From that, it's easy to draw a conclusion that social sciences should use as much mathematics as possible for it not to, well, become like Flat-Earthism: having explanations which sound simple, but are in fact going wildly against the Occam's Razor. Now, obviously, simple mathematics such as the Pythagorean Theorem is rarely ready to use in social sciences. However, it often seems that computer simulations can come useful in providing numbers of how likely some result of social processes is. It seemed appealing to me because, well, I got burned onto Flat-Earthism and I don't want to do the same mistake again, and, as well, I am a computer engineer. I know much more about computer simulations than an average person, so no wonder using computer simulations seems appealing to me. However, I would argue now that relying on computer simulations in social sciences is almost never the right thing to do.
I will give you two examples of how I tried to use computer simulations in historical linguistics and got things wildly wrong:

The Etymology Game
When I was a high-school senior, I read about the task Tocharian from International Olympiad in Linguistics 2003. In it, you are supposed to guess which of the words in pairs belongs to Tocharian A and which belongs to Tocharian B. It seemed like a fun puzzle to solve. I asked myself whether I could make a computer program that generates such tasks automatically, using simulated languages. So I did, and I linked to it in the navigation, the 5th link from the top. Of course, in order to do that, I needed to make a whole bunch of assumptions of how languages really behave. So, when I was a 3rd year computer engineering student, I decided to test those assumptions. I decided to test how well the algorithm implemented in the Etymology Game will predict how the names of the numbers one to ten (the data about which is easily found on the Internet) will evolve in various languages. The results were very far from impressive: it guessed the correct result in 0.56027% of the time, whereas a random algorithm which does not even take care that the result is pronounceable guessed it 0.4797% of the time. What is going on here? Well, first of all, sometimes the words which my algorithms considers unpronounceable are the correct result. For instance, my algorithm considers the words starting in mr- to be unpronounceable, but quite a few languages do allow them. A random algorithm will easily derive Tamazit word "mraw" from Proto-Berber *meraw, whereas my algorithm will give the probability of that word to be zero. As well, my algorithm considers that the languages generally respond to difficult-to-pronounce consonant cluster at the end of a word by adding a paragogue vowel at the end of it. In reality, languages are much more likely to insert an epenthetic vowel between the two consonants. From Indo-European *dek^jm (ten), my algorithm claims that results of phonetic evolution such as *decme are far more likely than Latin decem, even though empirical data shows it significantly differently. And it's not just Latin decem, it's also Gothic taihun and Armenian tasun. That skews the results a lot.
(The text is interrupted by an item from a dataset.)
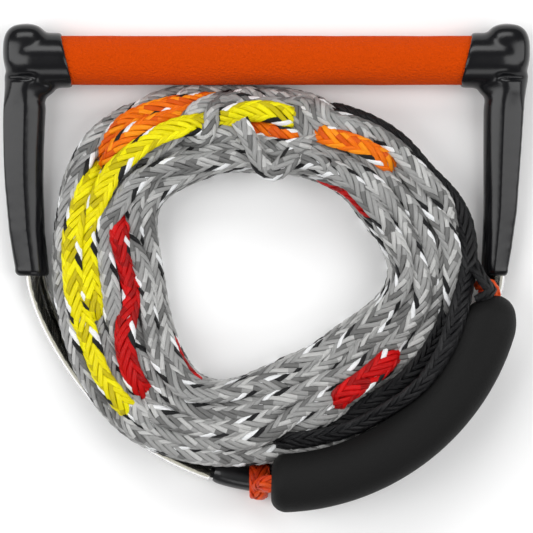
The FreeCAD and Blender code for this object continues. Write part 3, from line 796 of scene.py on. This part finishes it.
def rounded_block(name, centre, half, power):
    """A box with rounded faces: the higher the power, the squarer."""
    rows = 24
    tilt = np.linspace(-np.pi / 2, np.pi / 2, rows)[:, None]
    turn = np.linspace(0, 2 * np.pi, 2 * rows, endpoint=False)[None, :]
    ball = np.stack(
        [np.cos(tilt) * np.cos(turn), np.cos(tilt) * np.sin(turn), np.sin(tilt) * np.ones_like(turn)], -1
    )
    scale = (np.abs(ball) ** power).sum(axis=-1, keepdims=True) ** (-1 / power)
    points = ball * scale * np.array(half) + np.array(centre)
    return placed(name, mesh_from(name, points.reshape(-1, 3), ring_quads(rows, 2 * rows)))


def join(items):
    """Joins the objects into the first one."""
    with bpy.context.temp_override(
        active_object=items[0], selected_editable_objects=items, selected_objects=items
    ):
        bpy.ops.object.join()


def apply_all(piece):
    """Puts the result of the piece's modifiers into its mesh."""
    graph = bpy.context.evaluated_depsgraph_get()
    mesh = bpy.data.meshes.new_from_object(piece.evaluated_get(graph))
    piece.modifiers.clear()
    piece.data = mesh


def vertex_array(mesh):
    """The mesh's vertices as rows."""
    co = np.zeros(len(mesh.vertices) * 3)
    mesh.vertices.foreach_get("co", co)
    return co.reshape(-1, 3)


def move_vertices(mesh, co):
    """Puts the mesh's vertices at these rows."""
    mesh.vertices.foreach_set("co", co.astype(np.float32).ravel())
    mesh.update()


def dress(piece, material):
    """Gives the piece one material and smooth shading."""
    piece.data.materials.clear()
    piece.data.materials.append(material)
    piece.data.polygons.foreach_set("use_smooth", np.ones(len(piece.data.polygons), bool))
    piece.data.update()


def grip():
    """The suede sleeve over the bar, a little uneven where it has been stretched on."""
    half = (BAR_HIGH.x - BAR_LOW.x) / 2
    outer = (BAR_HIGH.z - BAR_LOW.z) / 2
    along = np.linspace(-half, half, 260)
    line = np.stack([along, np.full(260, BAR_Y), np.full(260, BAR_Z)], axis=1)
    piece = tube("grip_sleeve", line, outer, SUEDE, around=96)
    co = vertex_array(piece.data)
    turn = np.arctan2(co[:, 2] - BAR_Z, co[:, 1] - BAR_Y)
    x = co[:, 0] / MM
    swell = (
        0.05 * np.sin(x / 9 + 2 * np.sin(turn))
        + 0.05 * np.sin(x / 23 + 3 * np.cos(turn + 1))
        + 0.03 * np.sin(x / 4.1 + 5 * turn)
    )
    seam = bump(turn, -2.6, 0.03)
    co[:, 1:] += (co[:, 1:] - [BAR_Y, BAR_Z]) / outer * ((swell - 0.5 * seam) * MM)[:, None]
    move_vertices(piece.data, co)
    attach(piece, "bar")
    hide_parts("grip_cover")


def float_point(degrees):
    """A point of the float's middle line."""
    turn = math.radians(degrees)
    return FLOAT_CENTRE + Vector((math.cos(turn) * FLOAT_ARC, math.sin(turn) * FLOAT_ARC, 0))


def banana_float():
    """The foam float: a bent rod with rounded ends, one of them worn, and a bore."""
    share = np.linspace(0, 1, 220)
    eased = (1 - np.cos(share * np.pi)) / 2
    degrees = FLOAT_START + FLOAT_SWEEP * (0.35 * share + 0.65 * eased)
    line = np.array([float_point(d) for d in degrees])
    arc = np.radians(FLOAT_SWEEP) * FLOAT_ARC
    from_end = np.minimum(degrees - FLOAT_START, FLOAT_START + FLOAT_SWEEP - degrees) / FLOAT_SWEEP * arc
    rim = np.clip(from_end / (9 * MM), 0, 1)
    worn = 5 * MM * np.clip(1 - (degrees[-1] - degrees) / 8, 0, 1) ** 2
    line -= (line - np.array(FLOAT_CENTRE)) / FLOAT_ARC * (worn * 0.9)[:, None]
    radii = FLOAT_RADIUS - worn - 9 * MM * (1 - np.sqrt(np.clip(1 - (1 - rim) ** 2, 0, 1)))
    piece = tube("float_foam_skin", line, radii, FOAM, around=96, inner=5 * MM)
    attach(piece, "float")
    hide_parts("float_body")


def float_rope():
    """The orange rope: a turn round the apex sleeve, through the float, and a loop in the line's eye."""
    centre = Vector((-0.0043, -0.1318, 0.00935))
    reach = SLEEVE_OUTER / 2 + 2.6 * MM
    wrap = []
    for index in range(14):
        turn = math.radians(250 - index * 30)
        drift = (index - 6.5) * 0.12 * MM
        wrap.append(centre + Vector((drift, math.cos(turn) * reach, math.sin(turn) * reach)))
    rise = [(-0.0030, -0.1335, 0.0290), (0.0010, -0.1318, 0.0345)]
    run = [float_point(FLOAT_START + 2 + index * 6.0) for index in range(14)]
    loop = [
        (0.1368, -0.0158, 0.0335), (0.1350, -0.0124, 0.0325), (0.1316, -0.0118, 0.0310),
        (0.1290, -0.0144, 0.0295),
    ]
    line = route_line([tuple(point) for point in wrap + rise + run + loop], 2.4 * MM)
    near = np.clip((0.004 - line[:, 0]) / 0.004, 0, 1)[:, None] * (line[:, 1:2] < -0.1)
    outward = unit((line - np.array(centre)) * [0, 1, 1])
    side, face = cross_frames(line, outward * near + UP * (1 - near))
    piece = braid("float_rope_braid", line, side, face, 10.6 * MM, 5.4 * MM, ROPE_COLOURS["float_rope"])
    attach(piece, "bridle")
    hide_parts("float_rope")


def bridle():
    """The bridle rope, its clear hoses and the sleeve at its apex."""
    line = route_line(BRIDLE_ROUTE, 2.0 * MM)
    side, face = cross_frames(line, np.tile(UP, (len(line), 1)))
    rope = braid("bridle_braid", line, side, face, BRIDLE_ROPE, BRIDLE_ROPE * 0.94, ROPE_COLOURS["black"])
    sleeve_low, sleeve_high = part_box("apex_sleeve")
    left_part = line[line[:, 0] < sleeve_low.x - 0.5 * MM]
    right_part = line[line[:, 0] > sleeve_high.x + 0.5 * MM]
    middle = line[(line[:, 0] >= sleeve_low.x) & (line[:, 0] <= sleeve_high.x)]
    left = tube("left_hose_tube", left_part, HOSE_OUTER / 2, HOSE, inner=HOSE_INNER / 2)
    right = tube("right_hose_tube", right_part[::-1], HOSE_OUTER / 2, HOSE, inner=HOSE_INNER / 2)
    ends = np.minimum(np.arange(len(middle)), np.arange(len(middle))[::-1]) * 2.0
    radii = SLEEVE_OUTER / 2 - 0.9 * MM * np.exp(-ends / 1.2)
    sleeve = tube("apex_sleeve_skin", middle, radii, SLEEVE, around=48, inner=HOSE_INNER / 2)
    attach(sleeve, "bridle")
    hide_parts("apex_sleeve")
    for piece, node, slot, path, diameter in (
        (rope, "bridle_rope", "bridle_rope", line, BRIDLE_ROPE),
        (left, "left_bridle_hose", "clear_hose", left_part, HOSE_OUTER),
        (right, "right_bridle_hose", "clear_hose", right_part[::-1], HOSE_OUTER),
    ):
        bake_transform(piece)
        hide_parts(node)


def inner_parts():
    """CAD nodes that keep their shape: the tube, its plugs, the foam and the rope inside the guards."""
    finishes = {
        "bar_tube": TUBE,
        "left_bar_plug": PLUG,
        "right_bar_plug": PLUG,
        "grip_foam": FOAM,
        "left_anchor_rope": BLACK_FILAMENT,
        "right_anchor_rope": BLACK_FILAMENT,
    }
    for node, material in finishes.items():
        mesh = frame["nodes"][node].data
        mesh.materials.clear()
        mesh.materials.append(material)


def stage():
    """The plain pale floor."""
    floor = bpy.data.meshes.new("floor")
    floor.from_pydata([(-4, -4, 0), (4, -4, 0), (4, 4, 0), (-4, 4, 0)], [], [(0, 1, 2, 3)])
    floor.materials.append(FLOOR)
    placed("floor", floor)


def lamp(name, place, size, power):
    """A soft box that looks at the middle of the floor."""
    light = bpy.data.lights.new(name, "AREA")
    light.shape = "RECTANGLE"
    light.size = size[0]
    light.size_y = size[1]
    light.energy = power
    item = bpy.data.objects.new(name, light)
    bpy.context.scene.collection.objects.link(item)
    item.location = place
    item.rotation_euler = (-Vector(place)).to_track_quat("-Z", "Y").to_euler()


def lights():
    """Even studio light: a dim white world and a soft box on each side."""
    world = bpy.data.worlds.new("studio")
    bpy.context.scene.world = world
    world.use_nodes = True
    world.node_tree.nodes["Background"].inputs["Color"].default_value = (1, 1, 1, 1)
    world.node_tree.nodes["Background"].inputs["Strength"].default_value = 0.2
    lamp("left_box", (-1.25, 0.1, 1.2), (1.0, 2.0), 21)
    lamp("right_box", (1.25, 0.1, 1.2), (1.0, 2.0), 19)
    lamp("far_box", (-0.2, 1.5, 1.3), (1.4, 0.7), 13)
    lamp("near_box", (0.1, -1.5, 1.3), (1.4, 0.7), 7)


def camera():
    """A long lens that looks straight down."""
    view = bpy.data.cameras.new("camera")
    view.lens = 200
    view.sensor_width = 36
    item = bpy.data.objects.new("camera", view)
    item.location = (0, 0, 1.832)
    bpy.context.scene.collection.objects.link(item)
    bpy.context.scene.camera = item
    bpy.context.scene.view_settings.view_transform = "Standard"


line_sections()
bridle()
float_rope()
banana_float()
for side, sign in (("left", -1), ("right", 1)):
    end_guard(side, sign)
grip()
inner_parts()
stage()
lights()
camera()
Beginners in historical lingusitics often think that such a computer model, if it were close to accurate, would be useful to historical linguistics. But, once you think this through, you will quickly come to the conclusion that such a computer model of the evolution of languages, even if it were completely accurate, would be little more than curiosity. You can nearly always surmise some sound changes about whatever extinct language you are talking about, and sound changes do not occur independently of one another (due to the phonological system balance). That's another reason why using computer models to argue whether some phonological evolution of a word is likely or unlikely would be little more than misleading nonsense.
My paper Etimologija Karašica
In 2022, I published a paper called Etimologija Karašica in two peer-reviewed (or at least nominally peer-reviewed) journals: Valpovački Godišnjak and Regionalne Studije. In it, I argued that the p-value of that k-r pattern in the Croatian river names (Krka, Krapina, Krbavica, Kravarščica, Korana, and two rivers named Karašica) can be calculated using computer simulations to be between 1/300 and 1/17, that therefore there must have been a word such as *karr~kurr meaning to flow in Illyrian, and that Karašica comes from Illyrian *Kurr-urr-issia (flow-water-suffix). The responses I got from the experts in informatics were overwhelmingly positive, whereas the responses I received from linguists were mixed. Then, in mid-2025, an expert on Semitic languages on an Internet forum (so, knowing almost nothing about Croatian names of places) asked me if I had taken into account the Law of Sonority (also known as Sonority Sequencing Principle), as it seems to her that it could have giant effects. That I am assuming that the collision entropy of the consonant pairs is distributed equally among the consonant pairs in a word, and that's not the case. That, for languages such as English or Croatian (which allow for many consonant clusters in the beginnings and the ends of the words), word-initial and word-final consonant pairs have around 1 bit per consonant pair lower collision entropy than the consonant pairs in the middle of a word because of the Law of Sonority: consnonat clusters (and therefore, to some degree, consonant pairs) which are likely in the beginning of a word are unlikely at the end of it, and vice versa. I knew about the Law of Sonority, I just didn't make that connection. So, when I tried to make a computer simulation that controls for the Law of Sonority (by tokenizing the Aspell word-list), I got the result that the p-value is around 85%. I will try to publish a paper correcting myself.

See, the problem with computer simulations in social sciences is that it is very easy to tacitly make an assumption that's very far from reality. Sometimes you are even aware of that other factor and it's easy to control for it, but you somehow miss that connection.
I think that relying on computer simulations in social sciences is a fallacy closely related to the Ludic fallacy.
Though, makes me wonder, what if my computer models were proven wrong precisely because they are presented in a way that can be falsified? What if everybody else who isn't using computer models is every bit as wrong as I was, it's just that their "theories" aren't even presented in a way that can be easily evaluated?